Et les prêtres que nous avons sur la Terre, et qui sont consacrés solennellement pour la mission qu’ils accomplissent, sont des hommes bien sûr comme les autres, mais qui, par cette consécration peuvent participer au sacrifice, au sacerdoce du Christ Lui-même.

Alors, nous devons toujours nous référer au sacerdoce du Christ Lui-même.
C’est bien pour ça que, quand il célèbre la messe, le prêtre est invité par le rite liturgique à tenir ses mains étendues comme ceci. Ça n’est nullement une fantaisie, cela veut dire que le prêtre, quand il célèbre la messe, est configuré au Christ prêtre. Au moment où il célèbre la messe, le prêtre alors est un autre Christ. Et c’est vraiment là qu’il exerce sa mission, en tant que consacré pour cette mission.

La multiplication est une incitation au partage

Et puis enfin, il y a bien sûr dans l’évangile, avec l’histoire de la pauvre veuve, la question du partage. La pauvre veuve, nous dit Jésus, a mis « de son indigence » pour participer à la vie du Temple.

Tout d’abord, quand on donne à Dieu, on est toujours récompensé par Dieu. Et d’autre part, nous ne sommes jamais les propriétaires des biens de la Terre, si indispensables qu’ils nous soient pour notre chemin ici bas.
J’aurais envie d’employer un mot que l’on entend chez le notaire : quand on a un acte à signer, il nous est bien dit que nous ne sommes pas les propriétaires des biens de cette Terre quelqu’ils soient, mais nous sommes les usufruitiers.
C’est bien Dieu Notre Père qui est le maître de toute chose. Et, parce que nous en avons un besoin absolu, Il nous donne en surabondance tous les biens de la Terre. Mais, nous en sommes toujours les usufruitiers.

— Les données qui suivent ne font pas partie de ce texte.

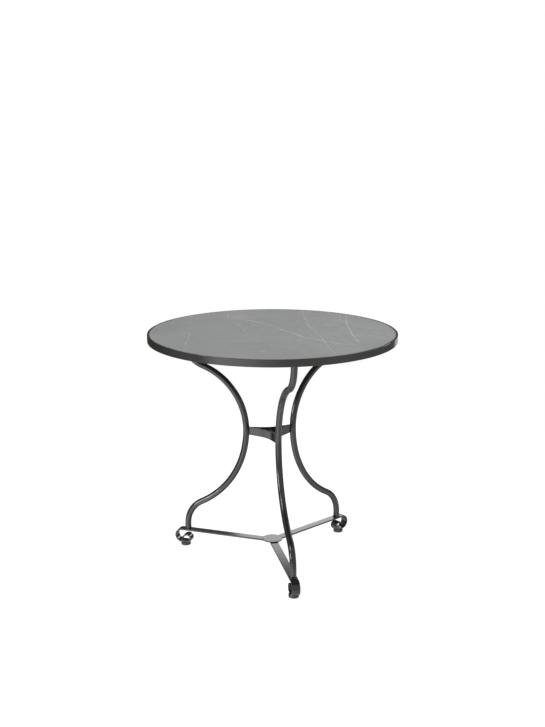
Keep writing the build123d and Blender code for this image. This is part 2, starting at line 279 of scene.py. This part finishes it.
def paint(tree, place):
    """Near-black lacquer: a satin base under a clear coat with faint orange peel."""
    patches = tree.spread(tree.noise(place, 18.0, 4.0, 0.6), 0.3, 0.7)
    peel = tree.noise(place, 420.0)
    grit = tree.noise(place, 2400.0, 1.0)
    colour = tree.mix(patches, grey(PAINT_DARK, PAINT_TINT), grey(PAINT_LIGHT, PAINT_TINT))
    specks = tree.spread(grit, 0.55, 0.75, 0.0, 0.25)
    colour = tree.mix(specks, colour, grey(PAINT_GRIT, PAINT_TINT))
    skin = tree.bump(peel, 0.03, 0.0006)
    return {
        "Base Color": colour,
        "Roughness": tree.spread(patches, 0.0, 1.0, 0.36, 0.44),
        "Specular IOR Level": 0.03,
        "Coat Weight": 0.9,
        "Coat Roughness": 0.07,
        "Normal": tree.bump(grit, 0.06, 0.0002, skin),
        "Coat Normal": skin,
    }


def plastic(tree, place):
    """Black moulded foot plastic, dulled and scuffed near the floor."""
    grains = tree.noise(place, 700.0, 3.0)
    height = tree.node("ShaderNodeSeparateXYZ", {0: place}).outputs[2]
    dust = tree.math(
        "MULTIPLY",
        tree.spread(height, 0.006, 0.0, smooth=True),
        tree.spread(tree.noise(place, 140.0, 4.0), 0.35, 0.65),
    )
    return {
        "Base Color": tree.mix(dust, grey(0.009), grey(0.028)),
        "Roughness": tree.spread(dust, 0.0, 1.0, 0.48, 0.70),
        "Normal": tree.bump(grains, 0.15, 0.0002),
    }


def rubber(tree, place):
    """Matt black rubber of the pads under the stone."""
    speck = tree.spread(tree.noise(place, 500.0, 4.0), 0.35, 0.65)
    return {
        "Base Color": tree.mix(speck, grey(0.018), grey(0.030)),
        "Roughness": tree.spread(speck, 0.0, 1.0, 0.75, 0.88),
        "Normal": tree.bump(speck, 0.2, 0.0002),
    }


def zinc(tree, place):
    """Black zinc on the screws and studs, with a faint brushed turn."""
    stretched = tree.vector("MULTIPLY", place, (300.0, 300.0, 3000.0))
    turns = tree.noise(stretched, 1.0, 3.0)
    stain = tree.spread(tree.noise(place, 220.0, 4.0), 0.35, 0.65)
    return {
        "Base Color": tree.mix(stain, grey(0.10), grey(0.19, (1.0, 0.98, 0.93))),
        "Metallic": 0.9,
        "Roughness": tree.spread(turns, 0.3, 0.7, 0.28, 0.46),
        "Normal": tree.bump(turns, 0.08, 0.0001),
    }


BUILDERS = {
    "stone_top": stone,
    "frame_metal": paint,
    "slab_pad_rubber": rubber,
    "foot_pad_plastic": plastic,
    "fixing_steel": zinc,
}
materials = {slot: principled_material(slot, build) for slot, build in BUILDERS.items()}
for subpart in frame["record"]["subparts"]:
    for holder in nodes[subpart["node"]].material_slots:
        holder.material = materials[subpart["material_slot"]]

# ---------------------------------------------------------------- weld beads
# Thin rippled ropes of painted metal where the frame's pieces meet. A bead follows
# a run: its points, and whether they close in a ring.
LEGS = ("front", "right", "left")
BANDS = ("left_front", "right_front", "rear")

BEAD_SIDES = 8
BEAD_STEP = 0.4  # share of the bead's radius
RIPPLE = (1.0, 0.95, 0.86, 0.76)
JITTER = 0.05
TIP_SIZE = 0.4  # size of an open bead's first ring, as a share of its full size
TIP_GROWTH = 0.3  # what each ring after it adds
CIRCLE_STEPS = 48
SHORT_ARC_STEPS = 12

CONTACT = 0.0003  # corners this close to a surface touch it
COLLAR_OUT = 0.0005  # from the tube's surface out to its collar's path
COLLAR_LIFT = 0.0003  # from the bar or plate to that path
STAR_START = 0.010  # from the axis, along a stretcher bar
STAR_SHORT = 0.001  # from the beads' ends to the disc's edge
STAR_SINK = 0.0002
LEDGE_REACH = 0.0215  # from the ledge's outside in to the arm beads' near ends
ARM_SHORT = 0.004  # from the ledge's outside in to their far ends
LEDGE_SINK = 0.0002
STITCHES = 18
STITCH_SWEEP = math.radians(5.0)


def resampled(points, step, closed):
    """Points at even steps along a polyline."""
    corners = points + points[:1] if closed else points
    spans = [(b - a).length for a, b in zip(corners, corners[1:])]
    count = max(3, round(sum(spans) / step))
    placed = []
    for index in range(count if closed else count + 1):
        left = sum(spans) * index / count
        for start, end, span in zip(corners, corners[1:], spans):
            if left <= span or end is corners[-1]:
                placed.append(start.lerp(end, min(1.0, left / span) if span else 0.0))
                break
            left -= span
    return placed


def add_bead(form, points, closed, radius, dice):
    """Adds one rippled bead along points to a bmesh."""
    path = resampled(points, BEAD_STEP * radius, closed)
    last = len(path) - 1
    turns = [2 * math.pi * k / BEAD_SIDES for k in range(BEAD_SIDES)]
    side = None
    rings = []
    for index, place in enumerate(path):
        before = path[index - 1] if index or closed else place
        after = path[(index + 1) % len(path)] if index < last or closed else place
        heading = (after - before).normalized()
        side = heading.orthogonal() if side is None else side - heading * side.dot(heading)
        side = side.normalized()
        over = heading.cross(side)
        size = radius * RIPPLE[index % len(RIPPLE)] * (1 + dice.uniform(-JITTER, JITTER))
        if not closed:
            size *= min(1.0, TIP_SIZE + TIP_GROWTH * min(index, last - index))
        offsets = [size * (math.cos(a) * side + math.sin(a) * over) for a in turns]
        rings.append([form.verts.new(place + offset) for offset in offsets])
    pairs = list(zip(rings, rings[1:])) + ([(rings[-1], rings[0])] if closed else [])
    for near, far in pairs:
        for k in range(BEAD_SIDES):
            following = (k + 1) % BEAD_SIDES
            form.faces.new((near[k], near[following], far[following], far[k]))
    if not closed:
        form.faces.new(rings[0][::-1])
        form.faces.new(rings[-1])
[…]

« Dieu dit encore : « Je vous donne toute plante qui porte sa semence sur toute la surface de la terre, et tout arbre dont le fruit porte sa semence : telle sera votre nourriture.
À tous les animaux de la terre, à tous les oiseaux du ciel, à tout ce qui va et vient sur la terre et qui a souffle de vie, je donne comme nourriture toute herbe verte. »
Et ce fut ainsi. »

Donc, comme on dit encore chez le notaire, nous sommes invités à gérer cela « en bon père de famille ». Vous savez, c’est l’expression juridique par laquelle on décrit ces choses-là :

Nous sommes les usufruitiers invités à gérer les biens de la terre en bon père de famille

Or, si je gère les biens de la terre en bon père de famille, je ne peux pas ne pas partager puisque, évidemment, les biens ne sont pas faits pour moi seul mais ils sont faits pour tous ceux qui m’entourent et dont j’ai la charge.

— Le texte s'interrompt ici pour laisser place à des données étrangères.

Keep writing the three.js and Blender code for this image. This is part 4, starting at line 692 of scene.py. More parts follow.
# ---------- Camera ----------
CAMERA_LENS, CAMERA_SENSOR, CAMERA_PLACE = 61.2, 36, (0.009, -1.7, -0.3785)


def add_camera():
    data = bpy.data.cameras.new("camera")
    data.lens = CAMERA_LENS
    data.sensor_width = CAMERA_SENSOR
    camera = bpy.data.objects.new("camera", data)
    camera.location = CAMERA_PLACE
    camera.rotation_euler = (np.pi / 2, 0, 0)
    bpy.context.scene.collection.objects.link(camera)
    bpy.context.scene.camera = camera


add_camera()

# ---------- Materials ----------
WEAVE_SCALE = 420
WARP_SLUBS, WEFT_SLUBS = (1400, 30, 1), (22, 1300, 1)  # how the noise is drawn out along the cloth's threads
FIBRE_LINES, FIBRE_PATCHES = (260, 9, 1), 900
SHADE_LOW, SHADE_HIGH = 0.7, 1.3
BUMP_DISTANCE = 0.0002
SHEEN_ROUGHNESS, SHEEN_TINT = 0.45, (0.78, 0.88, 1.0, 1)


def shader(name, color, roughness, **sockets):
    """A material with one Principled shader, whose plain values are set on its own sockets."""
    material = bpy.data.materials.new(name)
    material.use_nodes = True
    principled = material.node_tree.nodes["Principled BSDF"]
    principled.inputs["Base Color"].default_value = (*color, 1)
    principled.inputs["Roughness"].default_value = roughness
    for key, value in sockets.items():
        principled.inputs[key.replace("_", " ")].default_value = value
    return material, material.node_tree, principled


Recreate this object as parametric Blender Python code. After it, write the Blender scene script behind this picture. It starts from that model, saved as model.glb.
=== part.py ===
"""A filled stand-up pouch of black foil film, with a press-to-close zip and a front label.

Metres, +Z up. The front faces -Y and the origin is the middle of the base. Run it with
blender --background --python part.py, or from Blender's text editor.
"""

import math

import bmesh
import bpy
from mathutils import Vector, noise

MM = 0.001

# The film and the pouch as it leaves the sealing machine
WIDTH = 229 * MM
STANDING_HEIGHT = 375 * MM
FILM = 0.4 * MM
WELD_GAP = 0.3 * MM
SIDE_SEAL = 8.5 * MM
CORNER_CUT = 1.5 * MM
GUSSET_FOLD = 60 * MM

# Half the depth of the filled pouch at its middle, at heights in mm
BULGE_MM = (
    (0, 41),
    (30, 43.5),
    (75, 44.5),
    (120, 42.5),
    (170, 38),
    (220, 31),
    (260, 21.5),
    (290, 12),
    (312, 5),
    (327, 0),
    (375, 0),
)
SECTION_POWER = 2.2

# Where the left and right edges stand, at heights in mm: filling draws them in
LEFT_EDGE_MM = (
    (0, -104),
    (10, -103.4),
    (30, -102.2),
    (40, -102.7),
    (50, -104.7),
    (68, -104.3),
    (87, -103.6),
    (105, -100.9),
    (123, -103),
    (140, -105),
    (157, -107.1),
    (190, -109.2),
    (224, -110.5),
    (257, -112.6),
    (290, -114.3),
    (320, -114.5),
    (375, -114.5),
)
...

Alors bien sûr, quand on répète cette invitation à la générosité, ça ne veut pas dire qu’il faut sortir de la prudence. Par exemple, le père de famille ou la mère de famille ont d’abord le devoir d’utiliser les biens qu’ils ont à leur disposition pour leur famille, c’est évident ! Je ne peux pas enlever le pain de la bouche de mes enfants pour le donner à une autre famille. Mais, Il nous invite au partage car nous sommes les usufruitiers.

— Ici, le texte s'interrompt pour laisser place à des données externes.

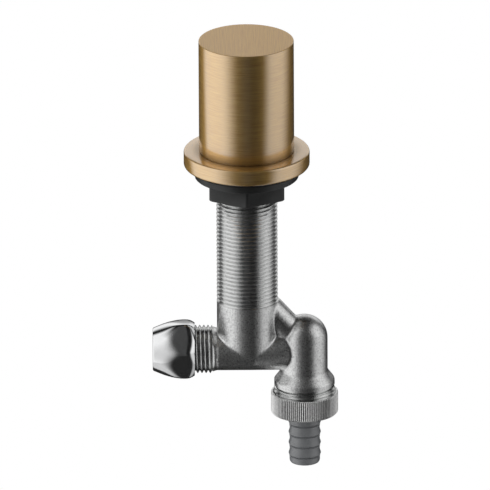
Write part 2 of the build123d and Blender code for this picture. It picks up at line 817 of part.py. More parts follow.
with BuildPart() as nozzle_seal:
    seal_top_plane = Plane(origin=(outlet_x, 0, outlet_end_z))
    extrude(circle_at(seal_top_plane, flange_diameter), amount=-seal_thickness)
    extrude(circle_at(seal_top_plane, seal_bore), amount=-seal_thickness, mode=Mode.SUBTRACT)
nozzle_seal.part.label = "nozzle_seal"
export_step(nozzle_seal.part, "parts/nozzle_seal.step")

first_barb_z = flange_foot - nozzle_neck
last_barb_z = first_barb_z - (barb_count - 1) * barb_pitch
nozzle_foot = last_barb_z - nozzle_tip
nozzle_outline = [
    (nozzle_bore / 2, seal_foot),
    (flange_diameter / 2, seal_foot),
    (flange_diameter / 2, flange_foot),
    (nozzle_neck_diameter / 2, flange_foot),
    (nozzle_neck_diameter / 2, union_foot),
    (nozzle_valley / 2, union_foot - barb_step),
]
for barb in range(barb_count):
    barb_z = first_barb_z - barb * barb_pitch
    nozzle_outline.append((nozzle_valley / 2, barb_z + barb_step))
    nozzle_outline.append((nozzle_radius, barb_z))
    nozzle_outline.append((nozzle_radius, barb_z - barb_land))
nozzle_outline.append((nozzle_tip_diameter / 2, nozzle_foot))
nozzle_outline.append((nozzle_bore / 2, nozzle_foot))

with BuildPart() as hose_nozzle:
    revolve(upright_section(nozzle_outline, outlet_x), axis=outlet_axis)
    tip_edges = hose_nozzle.edges().filter_by(GeomType.CIRCLE).group_by(Axis.Z)[0]
    fillet(tip_edges.sort_by(SortBy.RADIUS)[-1], radius=nozzle_tip_round)
hose_nozzle.part.label = "hose_nozzle"
export_step(hose_nozzle.part, "parts/hose_nozzle.step")

with BuildPart() as union_nut:
    lip_hole = nozzle_radius + seat_clearance
    revolve(
        upright_section(
            [
                (lip_hole, union_foot),
                (union_radius - union_chamfer, union_foot),
                (union_radius, union_foot + union_chamfer),
                (union_radius, union_top - union_chamfer),
                (union_radius - union_chamfer, union_top),
                (union_bore + union_mouth, union_top),
                (union_bore, union_top - union_mouth),
                (union_bore, flange_foot),
                (lip_hole, flange_foot),
            ],
            outlet_x,
        ),
        axis=outlet_axis,
    )
    knurl_plane = Plane(origin=(outlet_x, 0, union_foot))
    knurl = toothed_disc(knurl_plane, union_radius, knurl_depth, knurl_teeth)
    extrude(knurl, amount=union_height, mode=Mode.INTERSECT)
union_nut.part.label = "union_nut"
export_step(union_nut.part, "parts/union_nut.step")
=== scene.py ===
"""Shut-off valve with a brushed cylinder handle: its visible pieces, finishes and studio."""

import bpy
from math import atan2, cos, exp, log, pi, radians, sin, sqrt
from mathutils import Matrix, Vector


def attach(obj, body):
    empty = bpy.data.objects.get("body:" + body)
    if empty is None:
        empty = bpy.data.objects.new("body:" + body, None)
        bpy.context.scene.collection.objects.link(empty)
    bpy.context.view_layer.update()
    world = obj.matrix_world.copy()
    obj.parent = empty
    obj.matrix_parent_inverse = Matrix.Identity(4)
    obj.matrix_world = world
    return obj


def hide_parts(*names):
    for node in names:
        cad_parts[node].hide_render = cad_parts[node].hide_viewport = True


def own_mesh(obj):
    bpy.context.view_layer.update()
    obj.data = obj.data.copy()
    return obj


MM = 0.001

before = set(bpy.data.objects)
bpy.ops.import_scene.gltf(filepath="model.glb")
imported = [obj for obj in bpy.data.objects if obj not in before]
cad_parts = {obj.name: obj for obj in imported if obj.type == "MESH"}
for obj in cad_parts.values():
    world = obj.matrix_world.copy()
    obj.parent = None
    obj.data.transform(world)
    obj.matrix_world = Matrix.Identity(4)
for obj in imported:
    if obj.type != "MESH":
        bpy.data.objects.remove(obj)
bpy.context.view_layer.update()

# Sizes in millimetres, measured from the spindle's axis or the outlet's
thread_pitch = 1.814
thread_depth = 1.162
shank_radius = 13.22
shank_bore = 10.55
shank_top = 5.9
sliding_hole = 13.27
handle_radius = 20.55
handle_foot = 7.3
handle_top = 57.25
rosette_top = 7.05
barrel_top = -62.2
run_z = -85.15
inlet_thread_radius = 10.4775
inlet_bore = 7.55
inlet_neck_x = -15.3
inlet_end_x = -33.0
outlet_x = 24.6
outlet_bore = 9.3
shoulder_radius = 13.1
collar_cut = -100.7
outlet_thread_top = -102.0
outlet_end = -108.35

# Faces round a turned piece
fine_steps = 256
round_steps = 192
bore_steps = 144
thread_steps = 96

# Distances in metres: two points closer than this are one, and a point this near lies on a cut
weld = 1e-6
on_the_cut = 1e-7


# Modelling helpers


def only(obj):
    """Makes obj the one selected, active object."""
    bpy.ops.object.select_all(action="DESELECT")
    obj.select_set(True)
    bpy.context.view_layer.objects.active = obj


def edit(obj, chosen="SELECT"):
    """Opens obj in edit mode, with all or none of it selected."""
    only(obj)
    bpy.ops.object.mode_set(mode="EDIT")
    bpy.ops.mesh.select_mode(type="EDGE")
    bpy.ops.mesh.select_all(action=chosen)


def apply_modifier(obj, kind, **settings):
    """Adds a modifier with these settings and applies it."""
    only(obj)
    modifier = obj.modifiers.new(kind.lower(), kind)
    for key, value in settings.items():
        setattr(modifier, key, value)
    bpy.ops.object.modifier_apply(modifier=modifier.name)


def moved(obj, location=(0, 0, 0), rotation=(0, 0, 0)):
    """Turns and moves obj, with its own origin back at the frame's."""
    only(obj)
    obj.rotation_euler = rotation
    obj.location = location
    bpy.ops.object.transform_apply(location=True, rotation=True, scale=True)
    return obj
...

Ainsi, demandons tout simplement au Seigneur la grâce de toujours mieux savoir nous situer dans la Création, car c’est ce que Dieu nous apprend ici. Demandons-nous de nous situer par rapport aux autres et par rapport à Lui. Puissions, par rapport à Dieu, nous souvenir que nous recevons tout. On a pas à faire le détail, nous recevons tout ! Tout ce que nous recevons, nous l’avons pour le chemin de notre vie sur la terre, pour parcourir le grand pèlerinage sur la terre.

Nous ne sommes que des usufruitiers. Dieu nous donne tout cela pour que nous le gérions au mieux, que nous en vivions nous-mêmes et que nous aidions les autres à en vivre autour de nous.

Enfin, comme les grands saints, sainte Thérèse de l’Enfant-Jésus, Sainte Faustine, mais aussi Charles de Foucault, à nous abandonner toujours davantage à l’amour miséricordieux du Seigneur. C’est ce qu’a fait la veuve de Sarepta : elle a eu confiance en la parole d’Élie, et elle a donc eu confiance dans l’amour de son Dieu et elle a été récompensée immédiatement.

Demandons au Seigneur d’entrer dans la même sagesse et dans la même dynamique de confiance envers Notre Père du Ciel,

Amen !


Références des lectures du jour :

  • Premier livre des Rois 17,10-16.
  • Psaume 146(145),7.8-9a.9bc-10.
  • Lettre aux Hébreux 9,24-28.
  • Évangile de Jésus-Christ selon saint Marc 12,38-44 :

En ce temps-là, dans son enseignement, Jésus disait : « Méfiez-vous des scribes, qui tiennent à se promener en vêtements d’apparat et qui aiment les salutations sur les places publiques, les sièges d’honneur dans les synagogues, et les places d’honneur dans les dîners.
Ils dévorent les biens des veuves et, pour l’apparence, ils font de longues prières : ils seront d’autant plus sévèrement jugés. »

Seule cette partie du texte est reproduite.